A few months ago I read Justin Alexander’s essay describing the Three Clue Rule. I really like this essay. It describes some of the issues that arise from the failure of clue finding in mysteries and offers a different strategy to cope. The fundamental premise is, Game Masters are too clever when they plan mysteries. We should be including many, many clues for the players to find, at least three for each revelation they need to make to move forward in solving the mystery. Players will miss or misinterpret some, but they will eventually get where they need to be. I like this idea and it’s helped me in my own games.

There’s one thing in the essay that I don’t agree with. He mentions that the ToC system (GUMSHOE) lets you apply skills to just get deductions and use mechanics to solve everything. Possibly the Keepers I played under were doing it wrong, but all three times that I’ve played all we got was clues. How we parlayed that into solving the mystery was up to us.
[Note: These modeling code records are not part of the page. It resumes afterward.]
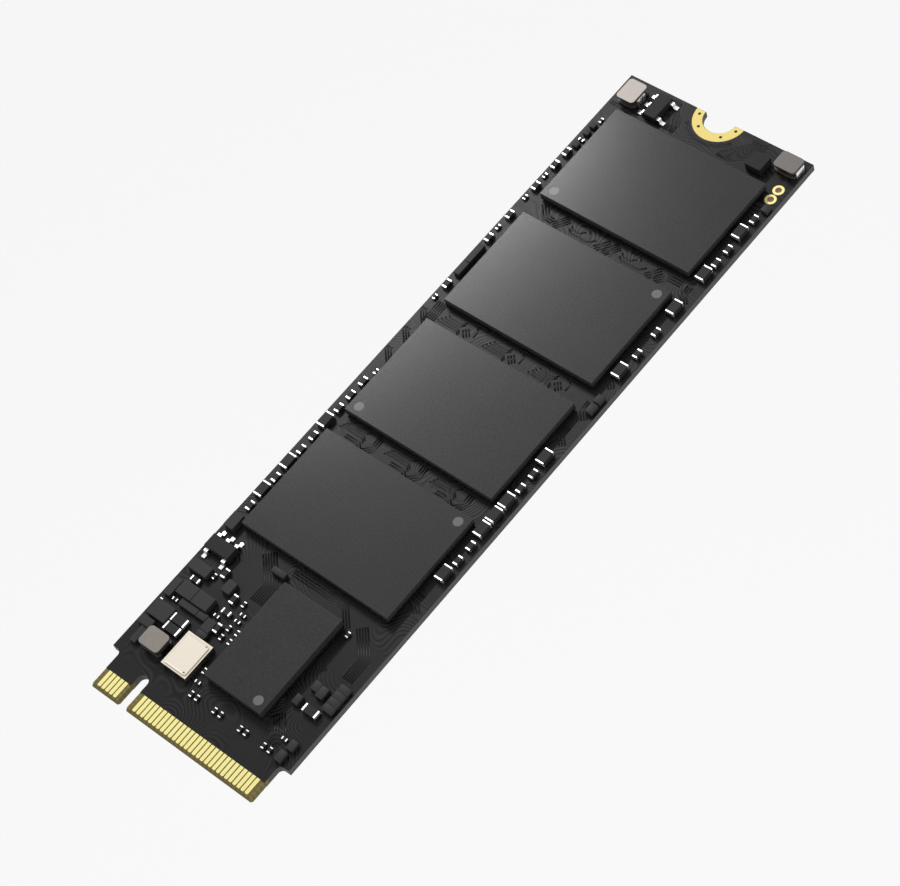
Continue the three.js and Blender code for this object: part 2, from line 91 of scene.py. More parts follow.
# ---- Crystal, inductors and regulators ----------------------------------------------------------
CASE_ROUNDING = 0.05
LID_CORNER, LID_RIM, LID_ROUNDING = 0.25, 0.12, 0.008
LID_FLAT = 3                    # the lid's flat middle has more area than this, in square mm
SUNK_STEP, SUNK_DEPTH = 0.02, 0.01
WELD_INSET = 0.28               # from the side of the lid
WELD_FAR = (0.13, 0.1)          # from the far end of the lid, and radius
WELD_NEAR = (0.14, 0.13)
WELD_SINK, WELD_RISE = 0.03, 0.005
# Number, core finish, terminal finish. The first inductor's terminals take the dark solder finish:
# painted shade.
INDUCTORS = ((1, "ferrite", "fillet"), (2, "ferrite_bright", "tin"), (3, "ferrite_dark", "tin"))
CORE_ROUNDING = 0.05
FLANGE = 0.33                   # thickness of an inductor's top flange
TERMINAL_WIDTH, TERMINAL_OUT, TERMINAL_IN = 1.2, 0.06, 0.1
TERMINAL_DROP, TERMINAL_ROUNDING = 0.3, 0.03

# Frame node, piece, finish, slot, rounding.
REGULATOR_PARTS = (("moulding", "body", "lead_chip", "chip_moulding", 0.04),
                   ("lead_frame", "leads", "tin", "tin_plate", 0.02))

# ---- Small parts --------------------------------------------------------------------------------
LARGE_CAPACITORS = [f"capacitor_{i}" for i in range(1, 13)]

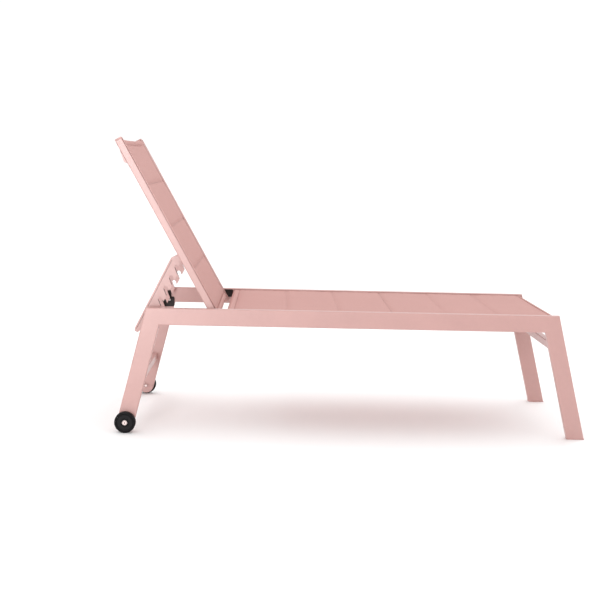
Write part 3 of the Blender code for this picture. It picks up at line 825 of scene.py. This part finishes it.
def softbox(name, place, target, size, power):
    """A soft rectangular lamp that faces a target and stays out of sight."""
    lamp = bpy.data.lights.new(name, "AREA")
    lamp.shape = "RECTANGLE"
    lamp.size, lamp.size_y = size
    lamp.energy = power
    holder = bpy.data.objects.new(name, lamp)
    bpy.context.scene.collection.objects.link(holder)
    holder.location = place
    holder.rotation_euler = (Vector(target) - Vector(place)).to_track_quat("-Z", "Y").to_euler()
    holder.visible_camera = False


def surroundings():
    """White studio walls that fall off to grey behind the viewer on the foot side."""
    grey_side = (0.45, -0.85, 0.25)
    white_strength = 1.04
    grey_strength = 0.25
    world = bpy.data.worlds.new("studio")
    world.use_nodes = True
    tree = world.node_tree
    backdrop = tree.nodes["Background"]
    direction = tree.nodes.new("ShaderNodeTexCoord").outputs["Generated"]
    toward = tree.nodes.new("ShaderNodeVectorMath")
    toward.operation = "DOT_PRODUCT"
    toward.inputs[1].default_value = grey_side
    fall = tree.nodes.new("ShaderNodeMapRange")
    set_range(fall, -0.30, 0.90, white_strength, grey_strength)
    tree.links.new(direction, toward.inputs[0])
    tree.links.new(toward.outputs["Value"], fall.inputs[0])
    tree.links.new(fall.outputs[0], backdrop.inputs["Strength"])
    backdrop.inputs["Color"].default_value = (1.0, 1.0, 1.0, 1)
    bpy.context.scene.world = world


def studio():
    """A pale floor, a wide soft sun above the foot end, and a softbox on the near side by the head end."""
    floor_radius = 60
    floor_gap = 0.0005
    surroundings()
    sun = bpy.data.lights.new("overhead", "SUN")
    sun.energy = 2.1
    sun.angle = math.radians(130)
    holder = bpy.data.objects.new("overhead", sun)
    bpy.context.scene.collection.objects.link(holder)
    holder.rotation_euler = (math.radians(6), math.radians(30), 0)
    softbox("key", place=(-1.55, -4.25, 0.95), target=(-0.7, 0, 0.6), size=(1.1, 1.8), power=68)

    s = Shader("floor", 0.9)
    s.principled.inputs["Specular IOR Level"].default_value = 0.1
    tone = s.shade(s.grain(0.8, detail=2.0), (0.93, 0.93, 0.93), (0.96, 0.96, 0.96))
    material = s.finish(tone)
    bm = bmesh.new()
    bmesh.ops.create_circle(bm, cap_ends=True, segments=96, radius=floor_radius)
    mesh = bpy.data.meshes.new("floor")
    bm.to_mesh(mesh)
    bm.free()
    mesh.materials.append(material)
    floor = bpy.data.objects.new("floor", mesh)
    floor.location = (0, 0, CAD_LOW[2] - floor_gap)
    bpy.context.scene.collection.objects.link(floor)
    bpy.context.scene.view_settings.view_transform = "Standard"


dress_frame()
seat()
back()
welds()
prop_folds()
notch_shade_lines()
sling_strips()
socket_shades()
set_camera()
studio()
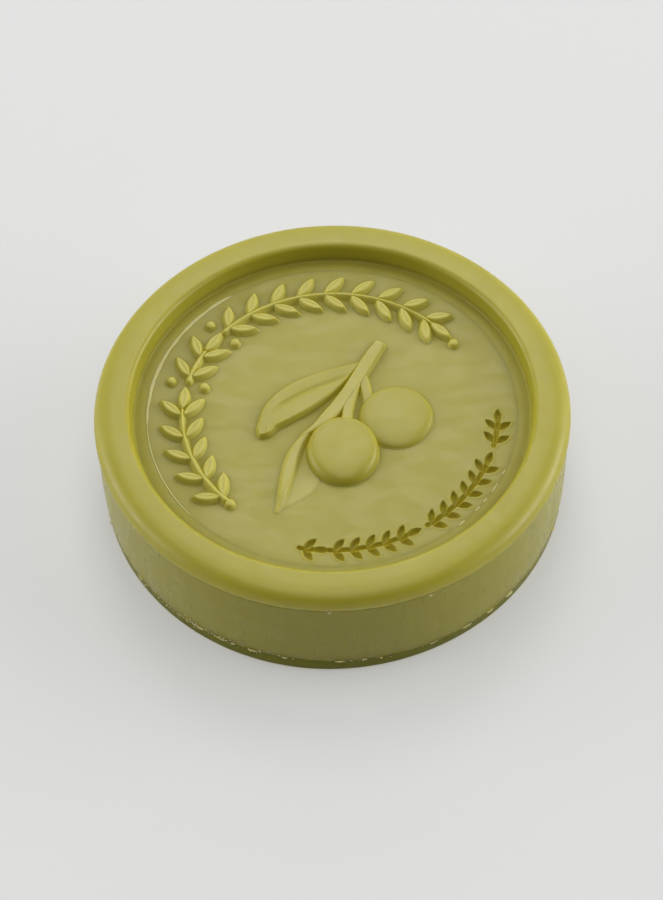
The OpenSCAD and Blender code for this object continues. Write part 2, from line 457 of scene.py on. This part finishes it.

We didn’t apply Collect Evidence in ToC and get the killer’s name written on the wall in blood, we got something like a bizarre painting, a strange black feather, a crumpled paper bearing a telephone number, or maybe even an invitation to a “church” party the next day. ToC guarantees that you will find clues to move you forward in the plot. They don’t have to lead you to understanding or solving the mystery.

I actually saw a failure of the three clue rule in one of the ToC games that I played. The Keeper gave us plenty of clues that kept us moving and discovering new things. However, there was a crucial thing we needed to realize in order to end the game in a “win” state and we did not get three clues for that crucial insight until it was too late. We weren’t screwing around. We were trying to stop bad things from happening. We just didn’t have the information we needed, so we did the wrong things.

ToC mechanics didn’t protect us from that failure. The Keeper is still the one who needs to have insight about which clues to provide to the players so they have a chance to solve the mystery.